Revue Entropia: Trop d’utilité ?

Tandis que s’étrécit le champ des possibles en partage, le trop excède en tout : trop d’injustices, trop d’insignifiances, trop de violences, de crises écologiques et de désastres sociaux…
Cette situation ne serait-elle pas en relation paradoxale avec l’importance démesurée accordée à l’utilité ? L’utilitarisme est une doctrine - née en 1827 - selon laquelle l’utile est le principe de toutes les valeurs, dans le domaine de la connaissance comme dans celui de l’action.

Cette peste moderne a conduit l’espèce humaine au bord du gouffre. Confondant le nécessaire et l’utile, elle ampute l’être humain des registres de la gratuité, de l’inutilité et de la sensibilité de la pensée qui sont pourtant les signes universels de sa singularité plurivoque. Elle mutile tous les rapports sociaux en les soumettant aux diktats de la marchandise. On peut avancer que, par nombre de ses aspects, l’idée de décroissance est née d’un sursaut de rébellion contre cet égarement.

Depuis sa création, en 1981, le MAUSS - Mouvement Anti-utilitariste dans les Sciences Sociales - a exploré le terrain d’un anti-économisme effectif. Sans renier cette filiation parmi d’autres, l’objection de croissance a choisi de radicaliser l’analyse et de bouleverser l’offre théorique et politique face à une crise anthropologique sans précédent.

La discussion de famille engagée entre ces deux mouvements d’idées se devait de devenir publique. Serait-ce, là, une autre façon d’oser ranimer le vieux débat entre réforme et révolution ?
L'utilitarisme fait effectivement du concept d'utilité une valeur cardinale, mais ce concept, quel est-il ?
Pour un non-philosophe, l'utile est ce qui est fonctionnel, par exemple un objet qui accomplit le plus de tâches ou du mieux possible.

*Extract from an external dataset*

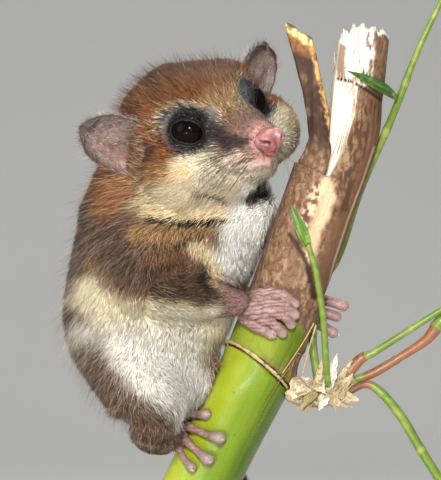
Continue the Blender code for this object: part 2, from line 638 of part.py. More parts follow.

Mais l'utilitarisme ne dit pas cela. Dans l'utilitarisme, l'utilité est ce qui engendre le plus de bien-être pour le plus grand nombre.
Curieusement, l'article ne définit pas le concept (dont la définition est pourtant extrêmement importante, surtout quand on s'adresse à des non-philosophes) !
Pire encore, il ne dit même pas de quel utilitarisme il s'agit. La critique esquissé ici semble s'attaquer à la realpolitik, la politique du pur résultat quantifiable. Cette politique provient d'une interprétation de l'utilitarisme, certes, mais y amalgamer l'utilitarisme des penseurs est une erreur. De quel utilitarisme parle-t-on ? Est-ce celui de Bentham et de Mill, celui de Hare (utilitarisme des préférences), de Godwin (pour qui l'impartialité doit être totale), de Sigdwick ? Celui des politiciens anglo-saxons du début du XXème siècle ? De la realpolitik ?
L'utilitarisme présente une large quantité de divergences et d'interprétations. Avant de s'attaquer à lui, il faudrait encore dire de quel utilitarisme on parle.

En un mot : de quoi est-il question ?

Les gens du MAUSS semblent non seulement confondre l'utilité au sens benthamien avec l'utilité au sens habituel, mais plus encore, ils assimilent tous les courants de pensée de l'utilitarisme et toutes les interprétations qu'on en a faites à une position unifiée... Position qui n'est même pas définie.
A croire que le MAUSS ne sait même pas ce qu'il critique. Quand on s'érige en défenseur des "bonnes" valeurs contre l'utilitarisme, la moindre des choses serait tout de même de connaître ce qu'on critique. Les gens du MAUSS auraient-ils été plus pressés de se faire mousser que de se renseigner sur la définition du concept qu'ils avaient décidé de cibler ?
Il y a tant de journalistes, de "sociologues" ou d'intellectuels en carton qui utilisent des concepts sans connaître leur signification que ç'en devient lassant.

(Note : peut-être l'article de la revue Entropia fait-il un résumé beaucoup trop bref de la position du MAUSS. Dans ce cas, ce qui est dit ici ne vaut que contre la revue et non contre le MAUSS.)